En décomposant les deux épreuves, l’élection générale et les ballottages, on trouve que 202 députés anciens ont conservé leurs sièges, et que 90 nouveaux sont entrés au corps législatif. C’est une bonne proportion. Comme talent et ressources de vitalité, la nouvelle assemblée permet d’espérer beaucoup. Sauf quelques pertes regrettables, et qui seront réparées en partie au moyen des doubles nominations, elle possède encore les hommes qui ont donné tant d’éclat et d’efficacité à ses derniers travaux : elle a acquis ce qui lui manquait un peu, des hommes jeunes, bien préparés à la vie parlementaire, sans trop de superstitions politiques, impatiens d’acquérir la pratique des affaires, et dont plusieurs étonneront le public par le contraste de leur modération avec l’ardeur de leur parole. Faut-il essayer maintenant de classer les élus suivant les opinions qu’ils représentent ? Les premières nomenclatures qu’on a essayées ont attribué plus de 200 voix à la majorité du gouvernement, et environ 90 voix à l’opposition ; mais on a discerné dans le second groupe des nuances infinies depuis l’officiel jusqu’au radical, en passant par le libéral dynastique, le libéral parlementaire, le tiers-parti, l’opposition démocratique. Les premiers travaux de l’assemblée ont montré combien les classifications de ce genre sont prématurées. La couleur réelle des opinions est comme un reflet emprunté aux circonstances. De quoi s’agit-il aujourd’hui ? De vider les questions que le suffrage universel vient de poser en maître, à savoir, si le peuple de France doit rester éternellement en tutelle, et comment son émancipation, si elle a lieu, se conciliera avec les théories du gouvernement personnel. Ce thème étant donné, les manifestations du tiers-parti, si adoucies qu’elles puissent être dans l’intention et dans la forme, n’en deviennent pas moins un fait d’opposition bien plus émouvant que ne le serait une explosion volcanique au sommet de la montagne.
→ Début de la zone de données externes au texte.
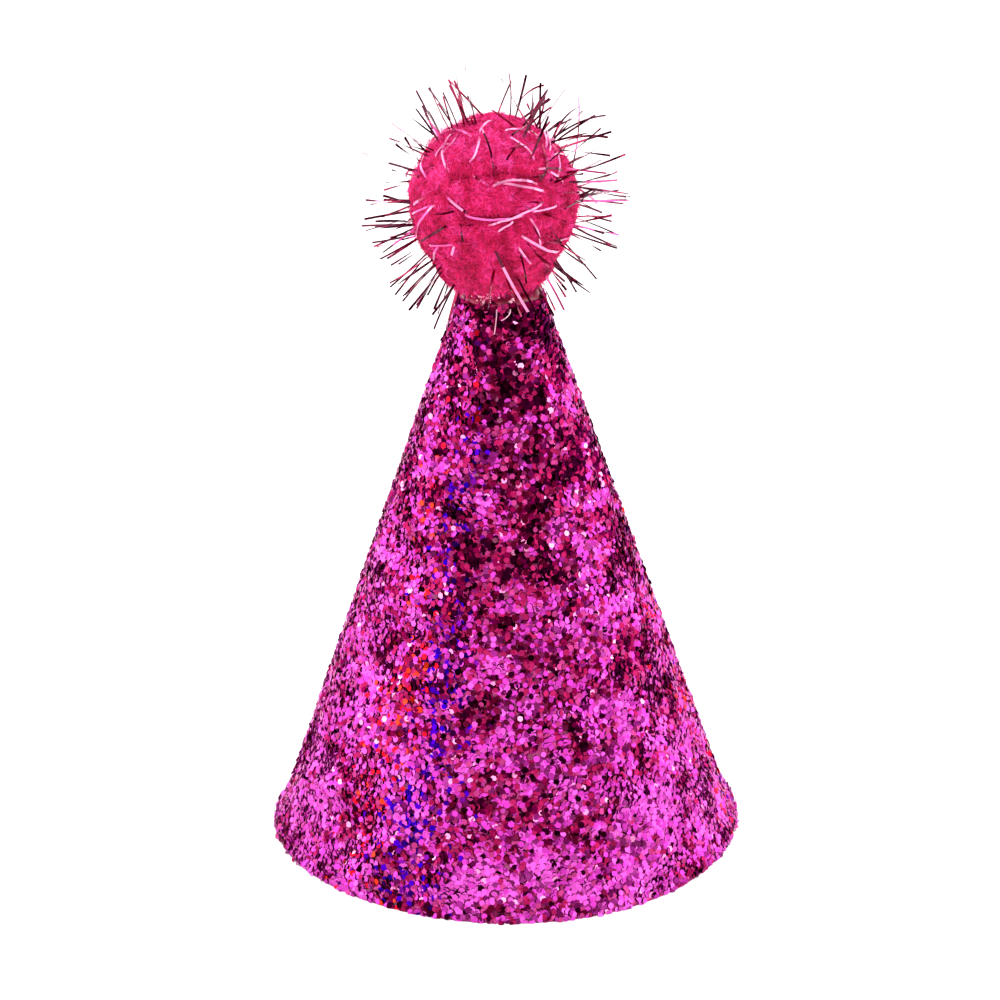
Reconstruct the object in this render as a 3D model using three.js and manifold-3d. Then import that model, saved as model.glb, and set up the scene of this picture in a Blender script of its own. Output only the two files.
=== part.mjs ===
// A mini glitter party hat: a card cone under a glitter sheet, with a tinsel pom-pom glued in its mouth.
// Millimetres, +Z up. The origin is the centre of the rim, on the plane that the hat stands on.
// -Y is the front of the hat, and the lapped seam of the glitter sheet runs up the back, at +Y.
import * as THREE from "three";
import { mergeVertices } from "three/addons/utils/BufferGeometryUtils.js";
import Module from "manifold-3d";

const wasm = await Module();
wasm.setup();

// Driving dimensions of the cone.
const rimRadius = 32.8; // outside of the glitter sheet at the rim
const apexHeight = 97.6; // where the cone's straight sides would meet
const coneHeight = 79.4; // the tip is cut off here, which leaves the mouth for the pom-pom
const outOfRound = 0.0138; // the cone is rolled by hand, so it has three faint lobes
const lobeAngle = THREE.MathUtils.degToRad(48.8);
const rimFlare = 1.0; // the trimmed edge turns out a little
const flareHeight = 5;
const flareBend = 2; // the flare is made in two steps, and this is where they meet

// Thicknesses and clearances, all measured level, across the wall.
const sheetThickness = 0.95; // glitter sheet: woven backing with its coat of flakes
const cardThickness = 0.55;
const layerGap = 0.2; // between the card and the glitter sheet
const glueThickness = 0.16;
const gluePlay = 0.15; // on each face of a glue strip
const contactGap = 0.3; // between pieces that are shaped to each other

// Both sheets wrap a little past a full turn, on stations that line up between the layers.
const stationAngle = THREE.MathUtils.degToRad(2.5);
const fullTurn = 144; // stations
const overlap = 8; // stations
const ramp = 14; // stations over which a sheet climbs off its own start
const sheetSeam = 36; // station of the seam, at +Y
const cardSeam = 108; // the card's seam faces the other way, so that the two don't pile up
const glueInset = 1; // stations left clear at each edge of a glue strip
const glueEndInset = 1.5; // left clear at each end of a glue strip

// Pom-pom: a trimmed ball of matted fibre, a little to one side of the cone's axis.
const ballRadius = 11.8;
const ballHalfHeight = 12.8;
const ballCentre = new THREE.Vector3(-0.9, 0, 93.5);

// The tie round the fibres at the middle of the ball, and the parting in the fibres that it lies in.
const threadRadius = 0.35;
const tieRingRadius = 0.9;
const knotRadius = 0.75; // the knot is at the bottom of the ring
const tailSpread = 0.4; // each tail's distance from the ball's axis
const tailEnd = 76.5; // height of the tails' cut ends, in the glue
const partingRadius = 1.7;
const partingTop = 95.2;

// Hot glue in the mouth of the cone.
const glueBottom = 74.5;
const flangeRadius = 5.8;
const flangeTop = 81.3;

// Tinsel: flat film threads in tufts, whose ends stand out of the ball.
const tinselWidth = 0.37;
const tinselThickness = 0.12;
const rootDepth = 2.4;
const tuftCount = 13;
const threadsPerTuft = 3;
const tuftHeights = [0.96, -0.62]; // highest and lowest tuft, as shares of the ball's half height
const rootSpread = 0.1; // how far a thread's root lies off its tuft's line, as a slope
const tipSpread = [0.1, 0.26]; // least and most for its tip
const tinselReach = [3.4, 7.2]; // least and most length outside the ball

const lookOf = {
  glitter: { color: 0xd22aa6, roughness: 0.3, metalness: 0.8 },
  card: { color: 0xe9dcd6, roughness: 0.9, metalness: 0 },
  glue: { color: 0xf4e9e4, roughness: 0.25, metalness: 0 },
  fibre: { color: 0xe5196b, roughness: 1, metalness: 0 },
  thread: { color: 0xc01458, roughness: 0.8, metalness: 0 },
  tinsel: { color: 0xb01048, roughness: 0.2, metalness: 1 },
};

const hat = new THREE.Group();

function addPiece(name, geometry, look) {
  const mesh = new THREE.Mesh(geometry, new THREE.MeshStandardMaterial(lookOf[look]));
  mesh.name = name;
  hat.add(mesh);
}

// A closed geometry as a solid that can be joined and cut.
function solidFrom(geometry) {
  const bare = geometry.clone();
  bare.deleteAttribute("normal");
  bare.deleteAttribute("uv");
  const merged = mergeVertices(bare, 1e-4);
  return new wasm.Manifold(
    new wasm.Mesh({
      numProp: 3,
      vertProperties: merged.attributes.position.array,
      triVerts: new Uint32Array(merged.index.array),
    }),
  );
}

function geometryFrom(solid) {
  const { vertProperties, triVerts } = solid.getMesh();
  return new THREE.BufferGeometry()
    .setAttribute("position", new THREE.BufferAttribute(vertProperties, 3))
    .setIndex(new THREE.BufferAttribute(triVerts, 1));
}

// Outside radius of the cone in a direction and at a height.
function coneRadius(angle, z) {
  const lobes = 1 + outOfRound * Math.cos(3 * (angle - lobeAngle));
  const flare = rimFlare * Math.max(0, 1 - z / flareHeight) ** 2;
  return rimRadius * lobes * (1 - z / apexHeight) + flare;
}

// A piece of wall between two stations: a flat slab, bent round the cone.
// inner and outer give its two faces at a station, as distances out from the cone's own surface.
function coneWall({ from, to, inner, outer, bottom = 0, top = coneHeight }) {
  const levels = [bottom, flareBend, flareHeight, top];
  const rows = levels.length - 1;
  const slab = new THREE.BoxGeometry(1, 1, 1, to - from, 1, rows).translate(0.5, 0.5, 0.5);
  const position = slab.attributes.position;
  for (let i = 0; i < position.count; i += 1) {
    const station = from + position.getX(i) * (to - from);
    const angle = station * stationAngle;
    const z = levels[Math.round(position.getZ(i) * rows)];
    const face = position.getY(i) > 0.5 ? inner : outer;
    const radius = coneRadius(angle, z) + face(station);
    position.setXYZ(i, radius * Math.cos(angle), radius * Math.sin(angle), z);
  }
  return slab;
}

// A sheet rolled from its seam, all the way round and over or under its own start.
// climb is how far out its end lies from its start.
function rolledSheet(seam, outside, thickness, climb) {
  const lapStart = seam + fullTurn;
  const climbed = (station) => THREE.MathUtils.smoothstep(station, lapStart - ramp, lapStart);
  const outer = (station) => outside + climb * climbed(station);
  const inner = (station) => outer(station) - thickness;
  return { from: seam, to: lapStart + overlap, inner, outer };
}

const glueSpace = glueThickness + 2 * gluePlay;
const cardOutside = -sheetThickness - layerGap;
const glitterSheet = rolledSheet(sheetSeam, 0, sheetThickness, sheetThickness + glueSpace);
const innerCard = rolledSheet(cardSeam, cardOutside, cardThickness, -cardThickness - glueSpace);

// A strip of glue in the lap of a sheet.
function seamGlue(seam, outside) {
  return coneWall({
    from: seam + glueInset,
    to: seam + overlap - glueInset,
    inner: () => outside - glueThickness,
    outer: () => outside,
    bottom: glueEndInset,
    top: coneHeight - glueEndInset,
  });
}

function addSheets() {
  addPiece("glitter_sheet", coneWall(glitterSheet), "glitter");
  addPiece("glitter_sheet_seam_glue", seamGlue(sheetSeam, gluePlay + glueThickness), "glue");
  addPiece("inner_card_cone", coneWall(innerCard), "card");
  addPiece("inner_card_seam_glue", seamGlue(cardSeam, cardOutside - cardThickness - gluePlay), "glue");
}

function ballSolid(grow) {
  const ball = new THREE.SphereGeometry(1, 36, 24).rotateX(Math.PI / 2);
  ball.scale(ballRadius + grow, ballRadius + grow, ballHalfHeight + grow);
  return solidFrom(ball.translate(...ballCentre));
}

// An upright rod, x to the side of the pom-pom's axis.
function uprightRod(radius, bottom, top, x = 0) {
  const rod = new THREE.CylinderGeometry(radius, radius, top - bottom, 24).rotateX(Math.PI / 2);
  return solidFrom(rod.translate(ballCentre.x + x, ballCentre.y, (bottom + top) / 2));
}

// The plug of hot glue: a cone inside the card, a flange on the cut tip, and a dish for the ball.
function addTipGlue() {
  const neckTop = coneHeight + contactGap;
  const wallInset = sheetThickness + layerGap + cardThickness + contactGap;
  const plugRadius = (z) => rimRadius * (1 - outOfRound) * (1 - z / apexHeight) - wallInset;
  const profile = [
    [0, glueBottom],
    [plugRadius(glueBottom), glueBottom],
    [plugRadius(neckTop), neckTop],
    [flangeRadius, neckTop],
    [flangeRadius, flangeTop],
    [0, flangeTop],
  ];
  const points = profile.map(([radius, z]) => new THREE.Vector2(radius, z));
  const plug = solidFrom(new THREE.LatheGeometry(points, 48).rotateX(Math.PI / 2));
  const cardLap = coneWall({
    from: cardSeam + fullTurn - ramp,
    to: cardSeam + fullTurn + overlap + 2,
    inner: (station) => innerCard.inner(station) - contactGap,
    outer: () => cardOutside,
    top: neckTop,
  });
  const glue = plug
    .subtract(solidFrom(cardLap))
    .subtract(ballSolid(contactGap))
    .subtract(uprightRod(partingRadius, glueBottom + 1, flangeTop + 1));
  addPiece("tip_hot_glue", geometryFrom(glue), "glue");
}

// The thread round the middle of the fibres: a ring, its knot, and two tails down into the glue.
function addPompomTie() {
  const ring = new THREE.TorusGeometry(tieRingRadius, threadRadius, 10, 24).rotateX(Math.PI / 2);
  const knotHeight = ballCentre.z - tieRingRadius;
  const knot = new THREE.SphereGeometry(knotRadius, 16, 10);
  const tails = [-tailSpread, tailSpread].map((x) => uprightRod(threadRadius, tailEnd, knotHeight, x));
  const tie = solidFrom(ring.translate(...ballCentre))
    .add(solidFrom(knot.translate(ballCentre.x, ballCentre.y, knotHeight)))
    .add(tails[0])
    .add(tails[1]);
  addPiece("pompom_tie_thread", geometryFrom(tie), "thread");
}

// A small repeatable source of numbers between two limits.
function seededRandom(seed) {
  let state = seed;
  return (low, high) => {
    state = (state * 16807) % 2147483647;
    return low + ((high - low) * state) / 2147483647;
  };
}

// The line of each tinsel thread: its direction at the root and at the tip, and its length outside.
function tinselLines() {
  const random = seededRandom(2027);
  const goldenAngle = Math.PI * (3 - Math.sqrt(5));
  const lines = [];
  for (let tuft = 0; tuft < tuftCount; tuft += 1) {
    const height = THREE.MathUtils.lerp(...tuftHeights, tuft / (tuftCount - 1));
    const level = Math.sqrt(1 - height * height);
    const around = tuft * goldenAngle;
    const out = new THREE.Vector3(level * Math.cos(around), level * Math.sin(around), height);
    const firstSide = new THREE.Vector3(-Math.sin(around), Math.cos(around), 0);
    const turned = random(0, 2 * Math.PI);
    for (let thread = 0; thread < threadsPerTuft; thread += 1) {
      const turn = turned + (thread * 2 * Math.PI) / threadsPerTuft;
      const side = firstSide.clone().applyAxisAngle(out, turn);
      const leaning = (slope) => out.clone().addScaledVector(side, slope).normalize();
      lines.push({
        root: leaning(rootSpread),
        tip: leaning(random(...tipSpread)),
        reach: random(...tinselReach),
      });
    }
  }
  return lines;
}

// A flat film along a line, from a depth inside the ball out to its reach.
function tinselFilm({ root, tip, reach }, width, thickness, depth) {
  const at = (direction, distance) => direction.clone().multiplyScalar(distance).add(ballCentre);
  const start = at(root, ballRadius - depth);
  const bend = at(root, ballRadius + reach * 0.4);
  const curve = new THREE.QuadraticBezierCurve3(start, bend, at(tip, ballRadius + reach));
  const section = new THREE.Shape([
    new THREE.Vector2(-thickness / 2, -width / 2),
    new THREE.Vector2(thickness / 2, -width / 2),
    new THREE.Vector2(thickness / 2, width / 2),
    new THREE.Vector2(-thickness / 2, width / 2),
  ]);
  return new THREE.ExtrudeGeometry(section, { steps: 8, extrudePath: curve });
}

// The fibre ball is parted for the tie, and open in a small socket round each tinsel root.
function addPompom() {
  let ball = ballSolid(0).subtract(uprightRod(partingRadius, coneHeight, partingTop));
  tinselLines().forEach((line, index) => {
    const number = String(index + 1).padStart(2, "0");
    addPiece(`tinsel_thread_${number}`, tinselFilm(line, tinselWidth, tinselThickness, rootDepth), "tinsel");
    const socketWidth = tinselWidth + 2 * contactGap;
    const socketThickness = tinselThickness + 2 * contactGap;
    const socket = tinselFilm(line, socketWidth, socketThickness, rootDepth + contactGap);
    ball = ball.subtract(solidFrom(socket));
  });
  addPiece("pompom_fibre_ball", geometryFrom(ball), "fibre");
}

addSheets();
addTipGlue();
addPompomTie();
addPompom();

export default hat;
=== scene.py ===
"""The looks of a mini glitter party hat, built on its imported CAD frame.

Metres, +Z up, with the origin at the centre of the rim. -Y is the front, and the lapped seam of
the glitter sheet runs up the back.
"""
import math

import bmesh
import bpy
import numpy as np
from mathutils import Matrix, Vector, noise


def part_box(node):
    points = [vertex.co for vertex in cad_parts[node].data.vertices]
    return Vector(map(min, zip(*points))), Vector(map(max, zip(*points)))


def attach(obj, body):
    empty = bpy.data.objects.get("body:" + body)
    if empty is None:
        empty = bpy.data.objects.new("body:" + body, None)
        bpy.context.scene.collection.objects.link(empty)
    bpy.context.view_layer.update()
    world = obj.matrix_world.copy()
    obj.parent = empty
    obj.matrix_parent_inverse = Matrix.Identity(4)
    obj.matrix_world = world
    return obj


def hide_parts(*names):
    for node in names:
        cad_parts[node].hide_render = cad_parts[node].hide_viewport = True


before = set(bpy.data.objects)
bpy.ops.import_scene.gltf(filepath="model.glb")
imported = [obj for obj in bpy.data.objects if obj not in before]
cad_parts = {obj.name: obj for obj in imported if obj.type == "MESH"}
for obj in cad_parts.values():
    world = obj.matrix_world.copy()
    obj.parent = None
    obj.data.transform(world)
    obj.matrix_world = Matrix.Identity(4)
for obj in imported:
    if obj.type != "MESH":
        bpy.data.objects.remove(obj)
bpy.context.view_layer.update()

MM = 0.001
TURN = 2 * math.pi
BODY = "root"
rng = np.random.default_rng(2027)

# The cone, as the CAD draws it. Depths are measured level, inwards from the outside of the hat.
sheet_low, sheet_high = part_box("glitter_sheet")
CONE_HEIGHT = sheet_high.z
RIM_FLARE = 1.0 * MM
FLARE_HEIGHT = 5 * MM
RIM_RADIUS = (sheet_high.x - sheet_low.x) / 2 - RIM_FLARE
APEX_HEIGHT = 97.6 * MM
OUT_OF_ROUND = 0.0138
LOBE_ANGLE = math.radians(48.8)
SIDE_SLOPE = math.atan2(RIM_RADIUS, APEX_HEIGHT)
SHEET_THICKNESS = 0.95 * MM
CARD_DEPTH = 1.15 * MM
CARD_THICKNESS = 0.55 * MM
LAP_CLEARANCE = 0.46 * MM
LAP = math.radians(20)
RAMP = math.radians(35)
FRONT = math.radians(270)
SHEET_SEAM = math.radians(90)
CARD_SEAM = math.radians(270)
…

Les têtes politiques sont encore pleines de réminiscences parlementaires ; elles ne remarquent pas que le régime actuel n’est plus, comme on disait autrefois, le règne des majorités ; la force est extérieure et réside dans l’opinion. Les majorités numériques n’ont de valeur dans une assemblée que lorsque le nombre fait et défait les

  1. Malgré la peine que de simples citoyens doivent se donner pour approcher de la réalité, ces chiffres n’ont peut-être pas toute la précision officielle. La faute en est à l’administration, qui est si prodigue de statistiques pour des faits sans portée, et qui n’éclaire par aucun document les actes souverains du suffrage universel.